Over the years our group has played, and still play, a variety of different games. But when we say the Game, we all know what we're talking about.

Three decades later, we're still playing it, and I have no idea how. My simple ideas just... grew... and grew...

I wasn't just running a game, I was writing stories. Whenever I introduced a new character to the Game, I had to have a backstory. Half the time the players would never be aware of it, but I needed to write it. So I wrote, and I wrote, and...

This is what some of those three decades of writing looks like:

I have no idea how many pages or words that is. But it has grown amorphously into an unorganized mess. Many times over the years I have tried to put it into some kind of publishable format. Sometimes I've even succeeded (which is why parts of this site may be familiar to some people). But it has always defeated me in the end.

So this site is my new attempt, and this time I shall win. I am committed to eventually putting every bit of documentation (even the parts that only exist in my head) into a readable format, logically organized, cross-referenced, and available to anyone who wants to read it. And hopefully it will be interesting enough to make people want to read it.

But what is it? And why should you care?

It's a work of fiction. Simple as that. But I've tried to present different elements in different ways. Parts of it will be written in story form, parts of it will be pseudo-factual histories and character biographies, and parts might be whatever else I think up as an interesting way to document the universe. You can read the stories by themselves, but hopefully the supporting articles will be interesting in their own right.

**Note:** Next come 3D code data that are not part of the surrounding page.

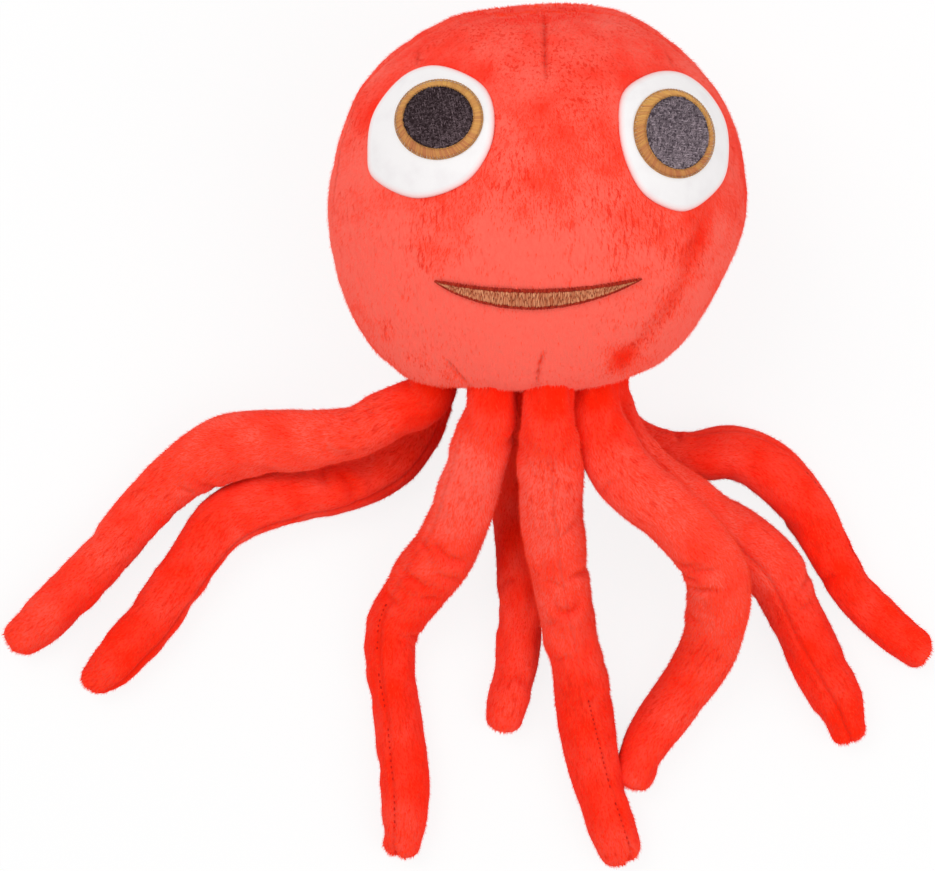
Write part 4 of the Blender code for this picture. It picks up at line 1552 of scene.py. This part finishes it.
def makeFloor():
    bm = bmesh.new()
    bmesh.ops.create_grid(bm, x_segments=1, y_segments=1, size=studio["floor"])
    look, shader, w = newLook("paleFloor", studio["floorColour"], 1.0, specular=0.0)
    shown = seenDirectly(w) * studio["glow"]
    white = w.node("ShaderNodeEmission", None, {"Color": (1, 1, 1, 1), "Strength": 1.0})
    lit = Wire(look.node_tree, shader.outputs[0])
    mixed = w.node("ShaderNodeMixShader", None, {0: shown, 1: lit, 2: white})
    out = next(n for n in look.node_tree.nodes if n.type == "OUTPUT_MATERIAL")
    look.node_tree.links.new(mixed.socket, out.inputs["Surface"])
    floor = newPiece("floor", bm, look)


def makeWorld():
    world = bpy.data.worlds.new("studio")
    bpy.context.scene.world = world
    world.use_nodes = True
    w = Wire(world.node_tree)
    soft = w.node("ShaderNodeBackground", None, {"Color": (1, 1, 1, 1), "Strength": studio["world"]})
    white = w.node("ShaderNodeBackground", None, {"Color": (1, 1, 1, 1), "Strength": 1.0})
    mixed = w.node("ShaderNodeMixShader", None, {0: seenDirectly(w), 1: soft, 2: white})
    out = next(n for n in world.node_tree.nodes if n.type == "OUTPUT_WORLD")
    world.node_tree.links.new(mixed.socket, out.inputs["Surface"])


lamps = {
    "key": {"place": (-0.7, 0.5, 1.5), "size": 0.9, "power": 8.5},
    "fill": {"place": (0.9, -0.5, 1.3), "size": 1.2, "power": 6.5},
}


def makeLamp(name):
    lamp = bpy.data.lights.new(name, "AREA")
    lamp.size = lamps[name]["size"]
    lamp.energy = lamps[name]["power"]
    made = addObject(name, lamp)
    made.location = lamps[name]["place"]
    made.rotation_euler = (Vector((0, -0.08, 0.05)) - made.location).to_track_quat("-Z", "Y").to_euler()


makeFloor()
makeWorld()
for name in lamps:
    makeLamp(name)
shot = bpy.data.cameras.new("camera")
shot.lens = camera["lens"]
shot.sensor_width = camera["sensor"]
shotPlace = addObject("camera", shot)
shotPlace.location = cameraPlace
bpy.context.scene.camera = shotPlace
bpy.context.scene.view_settings.view_transform = "Standard"
print("floor, lamps and camera are set")
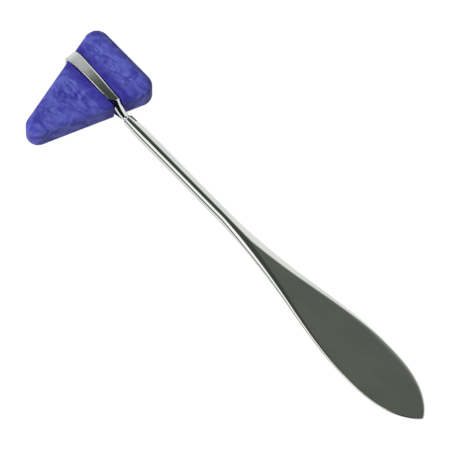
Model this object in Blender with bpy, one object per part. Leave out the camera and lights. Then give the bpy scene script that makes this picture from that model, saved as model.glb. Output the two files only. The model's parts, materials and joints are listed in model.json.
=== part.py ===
"""Reflex hammer: a triangular rubber head held in a steel strap on a one-piece handle.

The hammer is drawn along its own axis. +X runs along the shank from the strap's outer
bend to the tip of the blade, +Y from the head's point to its base, and +Z is the side
that faces up. An empty then lays the whole hammer on its back, on the strap's pad and
the blade's tip, with the table at Z = 0 and the middle of the outline over the origin.
"""

import math

import bmesh
import bpy
from mathutils import Vector

# Overall, in metres
OVERALL_LENGTH = 0.1905         # strap's outer bend to the blade's tip
FIT_GAP = 0.0003                # clearance between pieces that touch

# Rubber head
HEAD_LENGTH = 0.0468            # base edge to rounded point
HEAD_BASE = 0.0324              # width of the base edge, over its corners
HEAD_THICKNESS = 0.012
HEAD_BASE_OFFSET = 0.0157       # base edge from the shank's axis
BASE_CORNER_RADIUS = 0.0048
POINT_RADIUS = 0.0044
HEAD_EDGE_RADIUS = 0.003        # rounding between the flanks and the two faces

# Strap: half-round bar, flattened into a band where it goes round the head
STRAP_THICKNESS = 0.0012        # of the flattened band
STRAP_HALF_WIDTH = 0.0023       # of the band at its outer bend
STRAP_EDGE_RADIUS = 0.0005      # of the band's long edges
STRAP_BEND_RADIUS = 0.0040      # outside of the outer bend
STRAP_PROUD = 0.0008            # outer bend beyond the rubber's outer flank
PAD_PROUD = 0.00105             # band's highest place above the rubber's face
PAD_LENGTH = 0.004              # straight, flat stretch that the hammer lies on
CREASE_INSET = 0.0028           # band's end back from the rubber's inner flank
CREASE_DROP = 0.0021            # outside of the band, from the pad down to its end
CREASE_SLOPE = 0.17             # fall of the band per length at its end
CREASE_HALF_WIDTH = 0.0018

# Legs of the strap: half-round bar, closing into a round spigot
LEG_HALF_WIDTH = 0.00145
LEG_NARROWING = 0.0016          # length past the crease in which the band narrows to the leg
LEG_CROWN = 0.0015              # height of the half-round
LEG_TOP_SLOPE = 0.70            # fall of the leg per length just past the crease
KNEE_REACH = 0.0025             # knee of the leg beyond the rubber's inner flank
KNEE_HEIGHT = 0.00045            # inner face of the leg at its knee
KNEE_SLOPE = 0.40
NECK_LENGTH = 0.0008            # round part of the legs that shows before the shank
SPIGOT_LENGTH = 0.008           # of it inside the socket

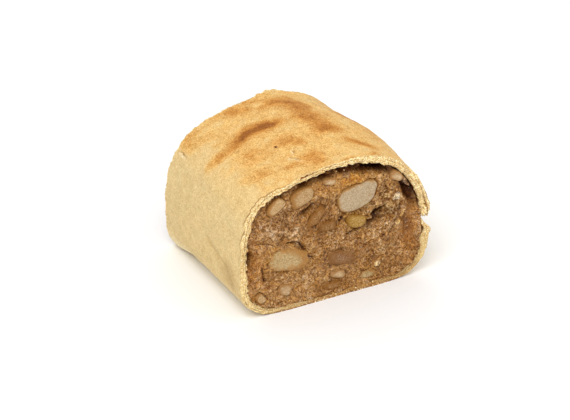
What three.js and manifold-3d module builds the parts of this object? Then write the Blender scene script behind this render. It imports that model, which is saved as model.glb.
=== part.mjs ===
// Apple strudel: one portion cut from a baked log, lying on its flat foot.
// Millimetres. X runs across the log, Y along it and Z up. The main cut faces -Y, the other one +Y.
import * as THREE from 'three';
import Module from 'manifold-3d';

// ---- Driving dimensions ----

const LENGTH = 62; // from cut to cut
const OFF_MIDDLE = 0.37; // how much further the fuller right side reaches out than the left one, halved

// Outline of the log across a cut, clockwise from the crown. What dips under Z = 0 is pressed flat.
const SECTION = [
  [0, 52.9], [13.7, 52.4], [26.1, 46.8], // crown and right shoulder
  [35.8, 34.1], [38.1, 17.5], [34.3, 4.5], // right wall
  [20.6, -0.5], [-20.1, -0.5], // foot
  [-32.4, 2.7], [-38.2, 11.5], [-36.9, 34], // left wall
  [-30.6, 45.6], [-17, 49.9], // left shoulder
];

// The rolled dough: its thickness, where it is thicker (+) or thinner (-), and its leaves at a cut.
const DOUGH = 2.2;
const UNEVEN_DOUGH = [
  { what: 'sheet doubled over the right shoulder', place: 44, extra: 1.3, reach: 22 },
  { what: 'sheet stretched over the crown', place: -11, extra: -0.9, reach: 16 },
  { what: 'end of the doubled sheet', place: 15, extra: 0.7, reach: 6 },
  { what: 'left wall', place: -66, extra: 0.5, reach: 14 },
  { what: 'right wall, drawn thin', place: 80, extra: -0.5, reach: 8 },
  { what: 'right corner', place: 98, extra: 0.4, reach: 9 },
];
const LEAVES = 3;
const LEAF_GROOVE = 0.55;
const RIM_WOBBLE = 0.5;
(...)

As to why you should care, that depends entirely on my ability as a writer. I hope I can portray the characters and the universe they inhabit well enough that you will come to love them as much as I do.

And if it's not your cup of tea, that's fine. Thanks for giving me a chance and for reading this far.

I'll keep writing this stuff even if I'm the only one reading it. After all, that's what I've been doing for the last three decades.